Les Demimondes makes brilliant use of mixed media presentations to sample representations of whores from movies, music, television, print media and capital-A Art, weaving these images together with monologue, video and dance performances. In a mesmerizing scene, Dell and Duff dance out the queer and capitalist tensions of sex work — intimately guiding and supporting each other’s bodies, even as they are screaming and at each other’s throats — against the backdrop of the Arctic Monkeys’ “When the Sun Goes Down.” The song leverages the “street” appeal of a sex-working body to boost the artists’ indie cred, while describing the real dangers sex workers face: a “scummy” exploiter and a narrating busybody who sees the dangers sex workers face in his community, but focuses on the illicit character of prostitution instead of on how conditions could be improved.

Nimmo performs as herself in a scene that uses screenshots of a blog to document the harassment of sex workers by one such busybody. The unknown author behind “Prostitmuse,” a blog that exposes sex workers’ real names and straight jobs, shaming the women even as the author brags about his sexual encounters with them, targeted Nimmo in early 2011. The on-screen image of Nimmo, appropriated by the “Prostitmuse” blog and reappropriated in Operation Snatch’s performance, comes to life and stalks towards the stage, breaking the barrier between art and audience that gave us permission to passively consume her supposed shame. The real-life Nimmo delivers a passionate monologue, “waxing poetic” about the good she does for her clients and the joy she finds in her work — reclaiming both body and reputation by refusing to accept the shame reserved for her.
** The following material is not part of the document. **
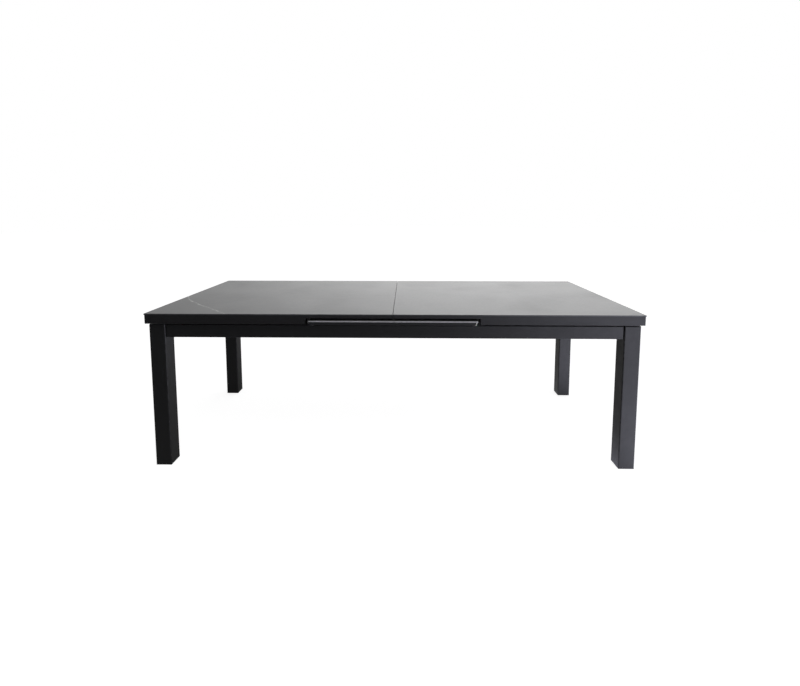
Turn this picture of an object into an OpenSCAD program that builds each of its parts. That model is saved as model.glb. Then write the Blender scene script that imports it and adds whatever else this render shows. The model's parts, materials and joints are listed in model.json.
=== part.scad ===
// Extending dining table: a metal frame on four square legs, a stone top in two
// sliding halves, and a loose extension leaf stored in a slot under the seam.
// Millimetres. X runs along the length, Y from front to back, Z up.
// The origin is on the floor under the middle of the closed top.

/* [Table] */
// Length of the closed top, left to right
table_l = 2300; // [2200:10:2400]
// Depth of the top, front to back
table_w = 950; // [900:10:1000]
// Height of the top surface above the floor
table_h = 750; // [730:5:770]
// How far the top overhangs the legs at the ends
end_overhang = 6; // [4:1:12]
// How far the top overhangs the legs at the front and back
side_overhang = 28; // [20:1:36]

/* [Top halves] */
// Thickness of the stone slabs
slab_t = 6; // [6:1:7]
// Chamfer along the slabs' upper edges
slab_arris = 0.8; // [0.4:0.1:1.2]
// Height of the metal skirt under the slabs
skirt_h = 42; // [40:1:44]
// Wall of the skirt profile
skirt_wall = 3; // [2.5:0.5:4]
// Width of the skirt's upper flange, which carries the slab's edge
skirt_flange = 30; // [26:1:34]
// How far the slab stands proud of the skirt
slab_proud = 1.5; // [1:0.5:3]
// Gap between the two halves when closed
seam_gap = 2; // [1:0.5:3]
// Height of the skirt that is left above the leaf slot
slot_bar_h = 13; // [12:1:14]

/* [Leaf] */
// Length of the extension leaf along X
leaf_l = 780; // [720:10:800]
// Thickness of the leaf, slab and frame together
leaf_t = 20.5; // [20:0.5:22]
// Free space at each end of the leaf in its slot
leaf_end_gap = 12; // [12:1:18]
// How far the leaf can be drawn out to the front
leaf_travel = 400; // [300:10:405]

/* [Legs and rails] */
// Width of the square leg tubes
leg_w = 76; // [70:1:80]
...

But Prostitution Herself steals the show, exactly as we expect her to. Prostitution Herself is a body that refuses to cohere. Cast as a Greek statue, her costume evokes the unchanging character of representations of sex workers, but her disheveled hair, toga that won’t quite stay on, swaying tits and swinging hips refuse to be contained. She maintains a sense of timelessness, while refusing to be pinned to a stereotype.

Described by Tigchelaar as a “trickster figure,” Prostitution Herself adapts her voices and personalities to the demands of her environment — and Tigchelaar’s corresponding performance of a variety of accents and characterizations is a delight. From her rewrite of The Police’s “Roxanne,” to her retelling, perfectly punctuated by Duff’s tap-dance, of “how many whores does it take to screw in a light bulb,” Prostitution Herself keeps us paying attention through illuminating explanations of Canadian prostitution laws, the Victorian morals behind them, and the contemporary harms they cause. While sometimes sly and often bawdy, Prostitution Herself is an engaging, funny, angry, sexy and, above all, human character.

In one of Les Demimondes’ most poignant scenes, Prostitution Herself delivers a monologue on shame, exposing popular 1950s tabloid images of brothel raids — image after image of women hiding their faces — for the abuse they really are. While prostitution isn’t inherently shameful, culture imposes shame as a punishment. What the images reveal is that prostitutes are “normal” women, and the threat implied is that any woman who steps out of line can be similarly punished. “The shame is in the medium,” Prostitution Herself cites Marshall McLuhan’s famous media theory. Making what can only be described as the international gesture for wanking, she finishes: “not the massage.” Les Demimondes’ cabaret structure and interdisciplinary media use refuse to cohere in one simple storyline — defying our expectation that stories about prostitutes will be simple to tell and easy to interpret.

Through Prostitution Herself, the whores and allies of Operation Snatch add their voices to sex workers’ demand for rights — cultural, legal, social, and political critiques coming from prostitutes and other sex workers themselves, demanding not only access to culture, but also racial and economic justice, queer rights, decolonization, legal reform, labour reform, and for sex-working communities to replace top-down social service systems. No one performance or action can represent the whole of sex workers’ resistance to oppression, but Les Demimondes delivers an integral piece of the puzzle by laying bare the “everyday” images of sex workers that pervade culture with dangerous misrepresentations of sex workers’ lives and needs.

Les Demimondes is showing at the Edgy Women Festival at Studio 303 in Montréal, QC on Mar. 30 (8 p.m.), Mar. 31 (6 and 9 p.m.), and Apr. 1 (4 p.m.), 2012. $10-20.